Dan tidak sedikit yang menjadikan doa sebagai beban yang sulit untuk
dikerjakan.
Apa yang ditakutkan
Musa ialah terkikisnya kasih bangsa Israel secara perlahan-lahan kepada Allah,
atau bahkan mereka akan melupakan Allah sama sekali. Mereka akan merasa bahwa
dengan kekuatan mereka sendirilah sehingga mereka sampai di tanah Kanaan.
Mereka akan lupa diri karena melimpahnya harta yang ada pada mereka.
Allah menghendaki agar
umat-Nya tetap setia beribadah kepada-Nya sama seperti ketika mereka berada di padang gurun, sama seperti ketika mereka
berseru kepada Allah untuk setiap kebutuhan mereka di perjalanan menuju Kanaan (Kel
15).
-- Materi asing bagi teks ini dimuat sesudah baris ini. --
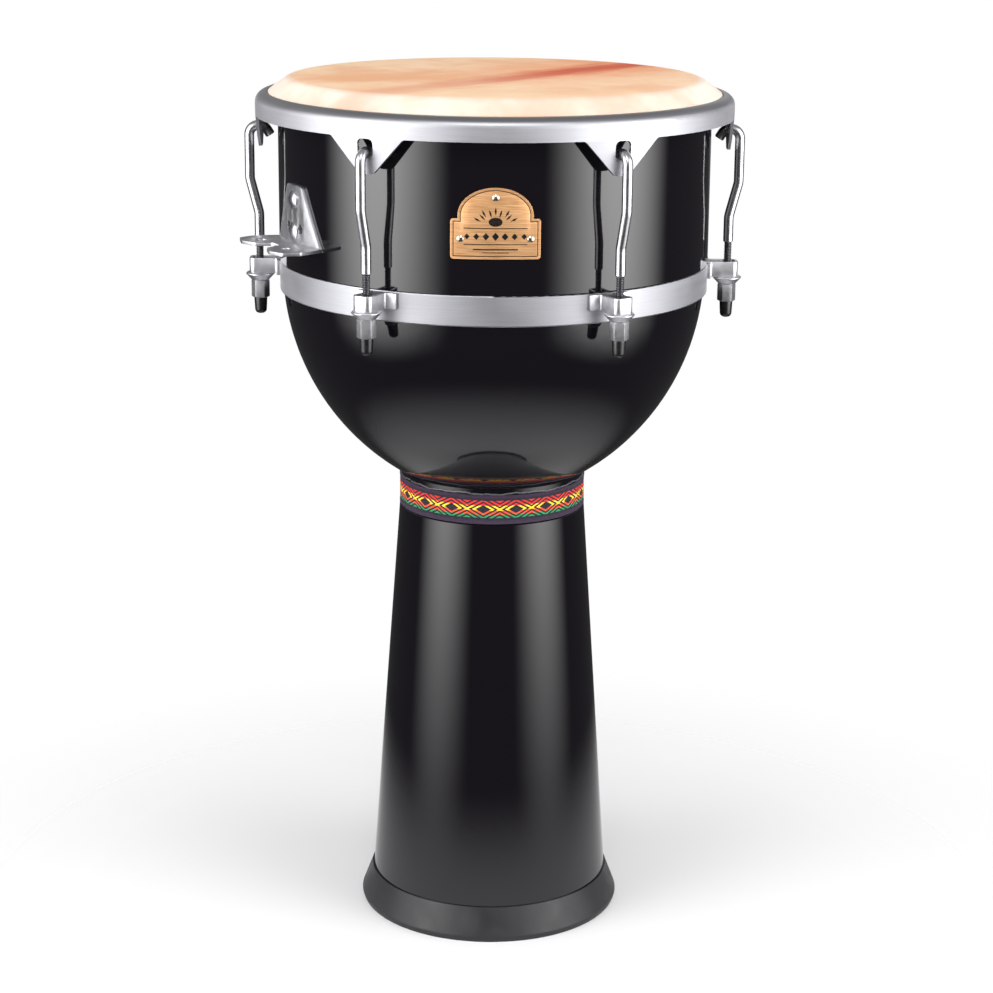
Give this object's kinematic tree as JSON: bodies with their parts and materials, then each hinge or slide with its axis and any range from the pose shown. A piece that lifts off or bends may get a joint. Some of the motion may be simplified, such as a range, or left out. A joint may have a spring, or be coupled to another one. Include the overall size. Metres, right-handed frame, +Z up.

Memuji Allah ketika menyaksikan karya-Nya dalam penyeberangan laut Merah. Memuji Dia seperti saat mereka akan menghadapi peperangan dan ketika memenangi peperangan tersebut, Allah
yang telah menghalau orang Kanaan, Orang Amori, orang Het, orang Fersis, orang
Hewi dan orang Yebus (Kel 33 : 2).
Allah menginginkan agar umat pilhan-Nya tetap setia beribadah kepada-Nya ketika
mereka tiba di tanah yang diberikan kepada orang Israel, tanah yang akan
menyediakan setiap kebutuhan mereka. Perhatikan kata-kata yang bertulis miring, ketika saya merenungkan, mungkin
kita sering juga menghadapi hal yang sama, berada dalam padang gurung, dalam perjalanan,
penyeberangan, menghadapi berbagai masalah, kemenangan.
Barangkali kita sedang berada dalam sebuah pergumulan panjang yang seolah
tidak ada jalan keluarnya seperti padang gurun yang tidak berujung dan tidak
tau dimana awalnya. Diperhadapkan dengan perjuangan yang panjang, ketika harus
membuat pilihan sulit dalan sebuah perjalanan, ketika menghadapi tantangan
pekerjaan. Akhirnya kita jenuh, dan rasanya tidak ada lagi gunanya berdoa.
Mari evaluasi diri kita masing-masing, apakah
pekerjaan yang kita kerjakan saat ini perlahan-lahan telah menggantikan posisi
Tuhan dalam prioritas kita?? Apakah Doa masih sesuatu yang penting untuk kita
kerjakan dalam hari-hari kita?? Apakah Tuhan masih menjadi pribadi yang campur
tangan dalam hidup kita.?? Sesungguhnya Dialah yang memberikan pekerjaan,
berkat-berkat bahkan seluruh kehidupan kita. Masihkah semua itu kita pusatkan
hanya untuk kemuliaan-Nya.??
Mari kita melihat doa
seorang tokoh Israel yang sangat terkenal yaitu Daud (1 Tawarikh 17 : 16-27). Daud
adalah raja yang diurapi Allah, raja yang mengalami perjalanan panjang sebelum akhirnya
menjadi penguasa. Seoarang yang merendahkan diri dihadapan Allah dalam dan
menyerahkan sepenuhnya hidup dan kekuasaannya untuk kemuliaan Tuhan. Jika kita
melihat pujian-pujian yang ditulisnya dalam kitab Mazmur, jelas kita melihat
bagaiamana pengenalannya akan Allah dan dirinya sendiri. Daud adalah raja yang
bergantung penuh kepada Allah, dan menyerahkan diri penuh pada kehendak Tuhan.
Sekalipin dia telah menduduki kekuasaan sebagai raja, namun ia tidak lupa akan Allah
yang memberikan semua itu, bagaimana dengan kita.??